Montez struggled, though, and Liufau was re-inserted in the game. He scored the Buffaloes' only points of the game on a six-yard touchdown run with 5:28 left in the game.

“I saw a bummed up quarterback on an ankle that couldn't throw as accurate as he would like,” MacIntyre said when asked about his team's offensive inefficiencies in the last two games. “We tried to go with Steven. He wasn't as accurate as we would like. He wasn't where he usually is. I don't know why.”

For a moment in the post-game press conference, Liufau was able to look past the disappointment of his performance on Thursday to see the bigger picture.

“We did something special,” Liufau said. “We didn't finish with an exclamation point, the wheels on the bus kind of fell off, but I wouldn't trade this season or these teammates for anything. We were able to get Colorado back into people's minds.

We were able to get 10 wins and set a foundation for Phillip and Steven, who have good potential and promise. I'll be watching in years to come because I think they've got something good going. It's just a start, in my opinion.”

Additional notes

*** The Buffaloes had a “RS19” decal on their helmets, honoring former CU great Rashaan Salaam, who committed suicide on December 5.
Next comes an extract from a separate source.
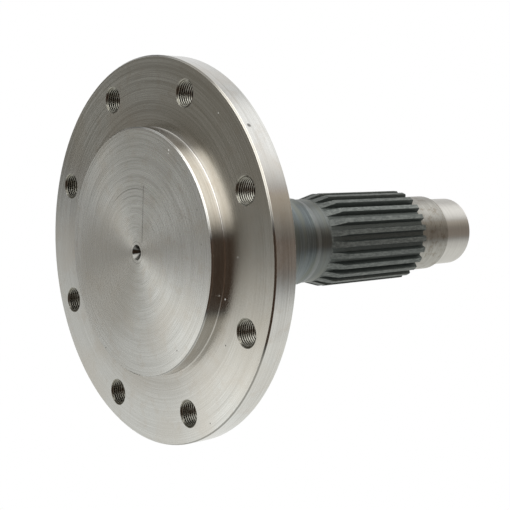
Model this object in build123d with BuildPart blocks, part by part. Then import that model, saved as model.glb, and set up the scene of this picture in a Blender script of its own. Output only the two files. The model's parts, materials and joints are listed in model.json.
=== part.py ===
"""Planetary gear shaft: a flange with a pilot boss, a hub, a necked shaft, a spline and two journals.

It is one piece of steel, turned all over, then drilled, hobbed and ground. The origin is the centre
of the boss's face, and +Z runs along the shaft to its free end. All sizes are in millimetres.
"""

import os
from math import acos, cos, pi, radians, sin, tan

from build123d import *

# Pilot boss, which centres the flange in what is bolted to it
boss_dia = 151.1
boss_height = 9.2
boss_edge_chamfer = 0.8
boss_root_radius = 0.7

# Flange
flange_dia = 236.5
flange_thickness = 15.4
rim_chamfer = 0.9

# Threaded holes, bored here to the major diameter of their M16 x 1.5 thread
bolt_edge_distance = 17.0
bolt_count = 8
bolt_hole_dia = 16.0
bolt_mouth_dia = 17.1

# Hub, the plain barrel behind the flange, and the cone from it down to the neck
hub_dia = 93.5
hub_length = 54.2
hub_root_radius = 5.5
hub_edge_radius = 2.8
cone_half_angle = 25.0

# Neck, then a short taper into the relief that the hob runs out in
neck_dia = 59.0
neck_length = 7.4
neck_blend_radius = 27.5
ridge_taper_length = 3.6
relief_depth_below_root = 0.1
relief_length = 9.0

# Spline: straight teeth with involute flanks, and a shallow cone that leads them in
tooth_count = 24
spline_dia = 64.5
spline_root_dia = 57.3
pressure_angle = 20.0
tooth_phase = 10.2
lead_in_angle = 15.0
full_tooth_length = 77.1
tooth_end_chamfer = 0.5

# Journals for the two bearings
inner_journal_dia = 55.0
inner_journal_length = 29.7
outer_journal_dia = 50.0
outer_journal_length = 28.3
journal_edge_chamfer = 0.9
end_chamfer = 1.3

# Lathe centres in both ends
centre_mouth_dia = 9.5
centre_angle = 60.0
centre_drill_dia = 4.0
centre_drill_depth = 10.0
drill_tip_angle = 118.0

# Radii that follow from the diameters
boss_radius = boss_dia / 2
flange_radius = flange_dia / 2
bolt_circle_radius = flange_radius - bolt_edge_distance
hub_radius = hub_dia / 2
neck_radius = neck_dia / 2
root_radius = spline_root_dia / 2
crest_radius = spline_dia / 2
relief_radius = root_radius - relief_depth_below_root
inner_radius = inner_journal_dia / 2
outer_radius = outer_journal_dia / 2

# Heights above the boss's face, from the flange to the free end
flange_front = boss_height
flange_back = flange_front + flange_thickness
hub_end = flange_back + hub_length
cone_end = hub_end + (hub_radius - neck_radius) / tan(radians(cone_half_angle))
neck_end = cone_end + neck_length
relief_start = neck_end + ridge_taper_length
relief_end = relief_start + relief_length
lead_in_end = relief_end + (crest_radius - relief_radius) / tan(radians(lead_in_angle))
spline_end = lead_in_end + full_tooth_length
inner_journal_end = spline_end + inner_journal_length
shaft_end = inner_journal_end + outer_journal_length

# The blend from cone to neck ends within the neck
neck_blend_limit = 0.95 * neck_length / tan(radians(cone_half_angle / 2))

# Tooth form: the pitch and base circles that the flanks unroll from
tooth_module = spline_dia / (tooth_count + 1)
pitch_radius = tooth_module * tooth_count / 2
base_radius = pitch_radius * cos(radians(pressure_angle))
cutter_clearance = 1.0


def involute(angle):
    """The involute function of a pressure angle in radians."""
    return tan(angle) - angle


def space_half_angle(radius):
    """Half the angle, in radians, of the space between two teeth at this radius."""
    angle_here = acos(min(1.0, base_radius / radius))
    half_tooth_at_pitch = pi / (2 * tooth_count)
    half_tooth = half_tooth_at_pitch + involute(radians(pressure_angle)) - involute(angle_here)
    return pi / tooth_count - half_tooth


def flank_point(radius, side):
    """The point of a tooth space's flank at this radius, with the space centred on +X."""
    angle = side * space_half_angle(radius)
    return (radius * cos(angle), radius * sin(angle))


def ring(part, radius, height):
    """The circular edge nearest to this radius and height."""
    circles = part.edges().filter_by(GeomType.CIRCLE)
    return circles.sort_by(lambda e: abs(e.radius - radius) + abs(e.arc_center.Z - height))[0]


# One space between two teeth, reaching past the crests so that it cuts them open
with BuildSketch() as tooth_space:
    open_radius = crest_radius + cutter_clearance
    middle_radius = (root_radius + open_radius) / 2
    with BuildLine():
        for side in (-1, 1):
            ThreePointArc(
                flank_point(root_radius, side),
                flank_point(middle_radius, side),
                flank_point(open_radius, side),
            )
        ThreePointArc(flank_point(root_radius, -1), (root_radius, 0), flank_point(root_radius, 1))
        Line(flank_point(open_radius, -1), flank_point(open_radius, 1))
    make_face()


# A lathe centre's cone and drilled pilot, as the tool that cuts it, with its mouth at the origin
with BuildPart() as lathe_centre:
    mouth_radius = centre_mouth_dia / 2
    drill_radius = centre_drill_dia / 2
    cone_depth = (mouth_radius - drill_radius) / tan(radians(centre_angle / 2))
    tip_depth = centre_drill_depth + drill_radius / tan(radians(drill_tip_angle / 2))
    with BuildSketch(Plane.XZ):
        with BuildLine():
            Polyline(
                (0, 0),
                (mouth_radius, 0),
                (drill_radius, cone_depth),
                (drill_radius, centre_drill_depth),
                (0, tip_depth),
                close=True,
            )
        make_face()
    revolve(axis=Axis.Z)


with BuildPart() as shaft:
    # The turned blank, as one profile from the boss's face to the free end
    with BuildSketch(Plane.XZ):
        with BuildLine():
            Polyline(
                (0, 0),
                (boss_radius, 0),
                (boss_radius, flange_front),
                (flange_radius, flange_front),
                (flange_radius, flange_back),
                (hub_radius, flange_back),
                (hub_radius, hub_end),
                (neck_radius, cone_end),
                (neck_radius, neck_end),
                (relief_radius, relief_start),
                (relief_radius, relief_end),
                (crest_radius, lead_in_end),
                (crest_radius, spline_end),
                (inner_radius, spline_end),
                (inner_radius, inner_journal_end),
                (outer_radius, inner_journal_end),
                (outer_radius, shaft_end),
                (0, shaft_end),
                close=True,
            )
        make_face()
    revolve(axis=Axis.Z)

    # Blends in the corners that stay
    fillet(ring(shaft, boss_radius, flange_front), boss_root_radius)
    fillet(ring(shaft, hub_radius, flange_back), hub_root_radius)
    fillet(ring(shaft, hub_radius, hub_end), hub_edge_radius)
    fillet(ring(shaft, neck_radius, cone_end), min(neck_blend_radius, neck_blend_limit))

    # Broken edges
    chamfer(ring(shaft, boss_radius, 0), boss_edge_chamfer)
    chamfer(ring(shaft, flange_radius, flange_front), rim_chamfer)
    chamfer(ring(shaft, flange_radius, flange_back), rim_chamfer)
    chamfer(ring(shaft, crest_radius, spline_end), tooth_end_chamfer)
    chamfer(ring(shaft, inner_radius, inner_journal_end), journal_edge_chamfer)
    chamfer(ring(shaft, outer_radius, shaft_end), end_chamfer)

    # Bolt holes, right through the flange, with a countersunk mouth on both faces
    mouth_depth = (bolt_mouth_dia - bolt_hole_dia) / 2
    with BuildSketch(Plane.XY.offset(flange_front)):
        with PolarLocations(bolt_circle_radius, bolt_count):
            Circle(bolt_hole_dia / 2)
    extrude(amount=flange_thickness, mode=Mode.SUBTRACT)
    circles = shaft.edges().filter_by(GeomType.CIRCLE)
    mouths = circles.sort_by(lambda e: abs(e.radius - bolt_hole_dia / 2))[: 2 * bolt_count]
    chamfer(mouths, mouth_depth)

    # Tooth spaces, which start in the relief and stop at the inner journal's shoulder
    space_start = (relief_start + relief_end) / 2
    with BuildSketch(Plane.XY.offset(space_start)):
        with PolarLocations(0, tooth_count, start_angle=tooth_phase + 180 / tooth_count):
            add(tooth_space.sketch)
    extrude(amount=spline_end - space_start, mode=Mode.SUBTRACT)

    # Lathe centres in the boss's face and in the free end
    with Locations(Plane.XY, Plane(origin=(0, 0, shaft_end), z_dir=(0, 0, -1))):
        add(lathe_centre.part, mode=Mode.SUBTRACT)

shaft.part.label = "planetary_gear_shaft"
os.makedirs("parts", exist_ok=True)
export_step(shaft.part, "parts/planetary_gear_shaft.step")
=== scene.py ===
"""Looks of a flanged gear shaft: turned, blued, hobbed and ground steel, and its bolt holes' threads.

Lengths are in metres and angles in degrees. Inside a finish, lengths are in millimetres, because
that is the scale of the tool marks. The shaft stands on its boss's face, along +Z.
"""

import json
import math

import bpy
from mathutils import Matrix, Vector


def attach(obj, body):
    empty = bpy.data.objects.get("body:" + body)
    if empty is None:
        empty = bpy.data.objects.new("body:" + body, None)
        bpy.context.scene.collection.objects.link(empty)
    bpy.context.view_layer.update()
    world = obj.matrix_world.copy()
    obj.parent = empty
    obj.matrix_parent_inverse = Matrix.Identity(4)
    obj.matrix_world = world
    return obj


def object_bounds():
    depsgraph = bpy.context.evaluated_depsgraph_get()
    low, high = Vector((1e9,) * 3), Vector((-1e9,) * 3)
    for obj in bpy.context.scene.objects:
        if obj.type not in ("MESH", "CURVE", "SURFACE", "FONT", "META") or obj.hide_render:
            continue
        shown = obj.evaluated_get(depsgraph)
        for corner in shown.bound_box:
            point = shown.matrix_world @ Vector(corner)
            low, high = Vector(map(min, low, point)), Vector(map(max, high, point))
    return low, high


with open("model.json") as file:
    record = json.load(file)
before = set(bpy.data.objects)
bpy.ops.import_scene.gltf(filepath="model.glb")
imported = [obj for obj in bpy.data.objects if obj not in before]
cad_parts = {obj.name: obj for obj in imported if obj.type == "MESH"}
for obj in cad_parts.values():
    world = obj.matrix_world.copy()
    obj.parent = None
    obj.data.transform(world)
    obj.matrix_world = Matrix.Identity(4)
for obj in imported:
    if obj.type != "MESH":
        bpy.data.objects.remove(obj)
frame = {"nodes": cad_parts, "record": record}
cad_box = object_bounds()

shaft = frame["nodes"]["planetary_gear_shaft"]
mounts = {mount["name"]: mount for mount in frame["record"]["mounts"]}
mm = 0.001


def near_end(pin):
    """The height in millimetres at which a pin mount begins."""
    return pin["pos_m"][2] / mm - pin["dims"]["length_mm"] / 2


# The flange, whose bolt pattern is stated at the middle of its thickness
bolt_pattern = mounts["flange_bolts"]
bolt_count = bolt_pattern["dims"]["count"]
bolt_circle_radius = bolt_pattern["dims"]["pcd_mm"] / 2 * mm
bolt_hole_radius = bolt_pattern["dims"]["hole_r_mm"] * mm
flange_face = mounts["flange_face"]["pos_m"][2]
flange_thickness = 2 * (bolt_pattern["pos_m"][2] - flange_face)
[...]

*** The announced attendance for the Alamo Bowl was 59,815. Colorado sold its allotment of tickets, marking the most tickets a Pac-12 school has sold for an Alamo Bowl.

*** Lindsay became the first running back in school history to have two 100-yard receiving games. He had 166 yards of offense on 20 touches Thursday.

*** Senior Sean Irwin made his first reception of the year in the first quarter. It was just the fourth catch by a CU tight end on the season. Irwin was presented with the bowl's Sportsmanship Trophy postgame.

*** After creating a turnover in 25 consecutive games, the Buffaloes did not have a takeaway in either the Pac-12 title game or the Alamo Bowl.